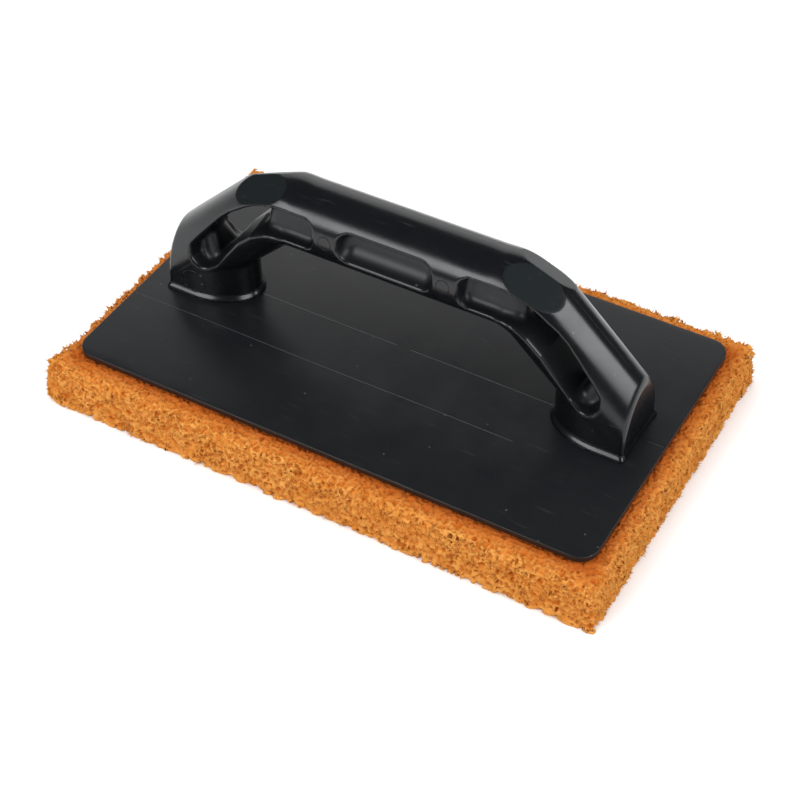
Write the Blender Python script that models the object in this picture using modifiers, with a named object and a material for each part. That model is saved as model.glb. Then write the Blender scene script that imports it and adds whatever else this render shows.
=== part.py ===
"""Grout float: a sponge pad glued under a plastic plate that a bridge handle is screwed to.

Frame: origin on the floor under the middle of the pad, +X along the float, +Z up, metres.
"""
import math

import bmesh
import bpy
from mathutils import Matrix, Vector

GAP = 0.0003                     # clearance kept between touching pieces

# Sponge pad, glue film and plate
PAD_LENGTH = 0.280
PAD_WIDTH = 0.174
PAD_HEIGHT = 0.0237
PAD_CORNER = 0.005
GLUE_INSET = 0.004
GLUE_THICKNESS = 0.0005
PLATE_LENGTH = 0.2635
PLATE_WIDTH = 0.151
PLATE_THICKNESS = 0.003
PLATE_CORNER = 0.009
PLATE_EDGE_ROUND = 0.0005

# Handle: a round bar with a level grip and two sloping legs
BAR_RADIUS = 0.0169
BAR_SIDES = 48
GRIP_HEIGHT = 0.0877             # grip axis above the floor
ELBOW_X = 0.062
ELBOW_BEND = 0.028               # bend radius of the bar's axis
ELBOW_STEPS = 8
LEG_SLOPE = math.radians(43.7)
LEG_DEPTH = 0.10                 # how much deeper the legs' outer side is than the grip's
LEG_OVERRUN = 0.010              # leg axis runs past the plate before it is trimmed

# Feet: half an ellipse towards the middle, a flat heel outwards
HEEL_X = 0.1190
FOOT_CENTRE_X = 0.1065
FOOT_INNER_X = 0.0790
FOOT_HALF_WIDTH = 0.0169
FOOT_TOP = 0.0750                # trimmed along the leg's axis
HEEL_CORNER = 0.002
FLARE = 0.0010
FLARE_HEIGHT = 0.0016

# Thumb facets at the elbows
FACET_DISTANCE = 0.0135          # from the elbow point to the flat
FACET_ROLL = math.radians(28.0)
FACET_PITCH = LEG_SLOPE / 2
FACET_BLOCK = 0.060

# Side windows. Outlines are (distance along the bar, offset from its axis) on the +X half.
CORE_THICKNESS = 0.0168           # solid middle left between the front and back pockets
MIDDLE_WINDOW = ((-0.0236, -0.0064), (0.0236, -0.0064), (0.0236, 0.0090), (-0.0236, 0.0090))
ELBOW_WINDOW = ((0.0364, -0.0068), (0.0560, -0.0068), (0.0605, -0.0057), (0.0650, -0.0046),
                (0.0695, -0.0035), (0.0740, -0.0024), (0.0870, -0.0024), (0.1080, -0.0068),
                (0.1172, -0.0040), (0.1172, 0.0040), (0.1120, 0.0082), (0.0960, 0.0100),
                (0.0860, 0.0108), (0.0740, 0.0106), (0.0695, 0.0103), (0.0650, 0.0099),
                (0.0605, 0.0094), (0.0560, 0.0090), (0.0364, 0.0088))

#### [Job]
Would you give the material above again, complete and exact?

#### [The reply]
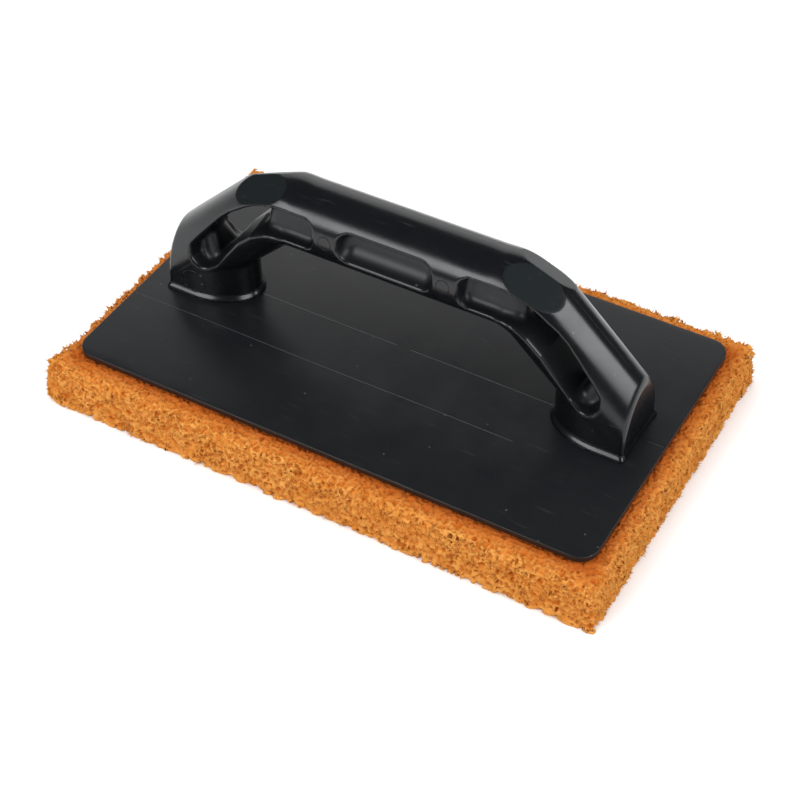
Write the Blender Python script that models the object in this picture using modifiers, with a named object and a material for each part. That model is saved as model.glb. Then write the Blender scene script that imports it and adds whatever else this render shows.
=== part.py ===
"""Grout float: a sponge pad glued under a plastic plate that a bridge handle is screwed to.

Frame: origin on the floor under the middle of the pad, +X along the float, +Z up, metres.
"""
import math

import bmesh
import bpy
from mathutils import Matrix, Vector

GAP = 0.0003                     # clearance kept between touching pieces

# Sponge pad, glue film and plate
PAD_LENGTH = 0.280
PAD_WIDTH = 0.174
PAD_HEIGHT = 0.0237
PAD_CORNER = 0.005
GLUE_INSET = 0.004
GLUE_THICKNESS = 0.0005
PLATE_LENGTH = 0.2635
PLATE_WIDTH = 0.151
PLATE_THICKNESS = 0.003
PLATE_CORNER = 0.009
PLATE_EDGE_ROUND = 0.0005

# Handle: a round bar with a level grip and two sloping legs
BAR_RADIUS = 0.0169
BAR_SIDES = 48
GRIP_HEIGHT = 0.0877             # grip axis above the floor
ELBOW_X = 0.062
ELBOW_BEND = 0.028               # bend radius of the bar's axis
ELBOW_STEPS = 8
LEG_SLOPE = math.radians(43.7)
LEG_DEPTH = 0.10                 # how much deeper the legs' outer side is than the grip's
LEG_OVERRUN = 0.010              # leg axis runs past the plate before it is trimmed

# Feet: half an ellipse towards the middle, a flat heel outwards
HEEL_X = 0.1190
FOOT_CENTRE_X = 0.1065
FOOT_INNER_X = 0.0790
FOOT_HALF_WIDTH = 0.0169
FOOT_TOP = 0.0750                # trimmed along the leg's axis
HEEL_CORNER = 0.002
FLARE = 0.0010
FLARE_HEIGHT = 0.0016

# Thumb facets at the elbows
FACET_DISTANCE = 0.0135          # from the elbow point to the flat
FACET_ROLL = math.radians(28.0)
FACET_PITCH = LEG_SLOPE / 2
FACET_BLOCK = 0.060

# Side windows. Outlines are (distance along the bar, offset from its axis) on the +X half.
CORE_THICKNESS = 0.0168           # solid middle left between the front and back pockets
MIDDLE_WINDOW = ((-0.0236, -0.0064), (0.0236, -0.0064), (0.0236, 0.0090), (-0.0236, 0.0090))
ELBOW_WINDOW = ((0.0364, -0.0068), (0.0560, -0.0068), (0.0605, -0.0057), (0.0650, -0.0046),
                (0.0695, -0.0035), (0.0740, -0.0024), (0.0870, -0.0024), (0.1080, -0.0068),
                (0.1172, -0.0040), (0.1172, 0.0040), (0.1120, 0.0082), (0.0960, 0.0100),
                (0.0860, 0.0108), (0.0740, 0.0106), (0.0695, 0.0103), (0.0650, 0.0099),
                (0.0605, 0.0094), (0.0560, 0.0090), (0.0364, 0.0088))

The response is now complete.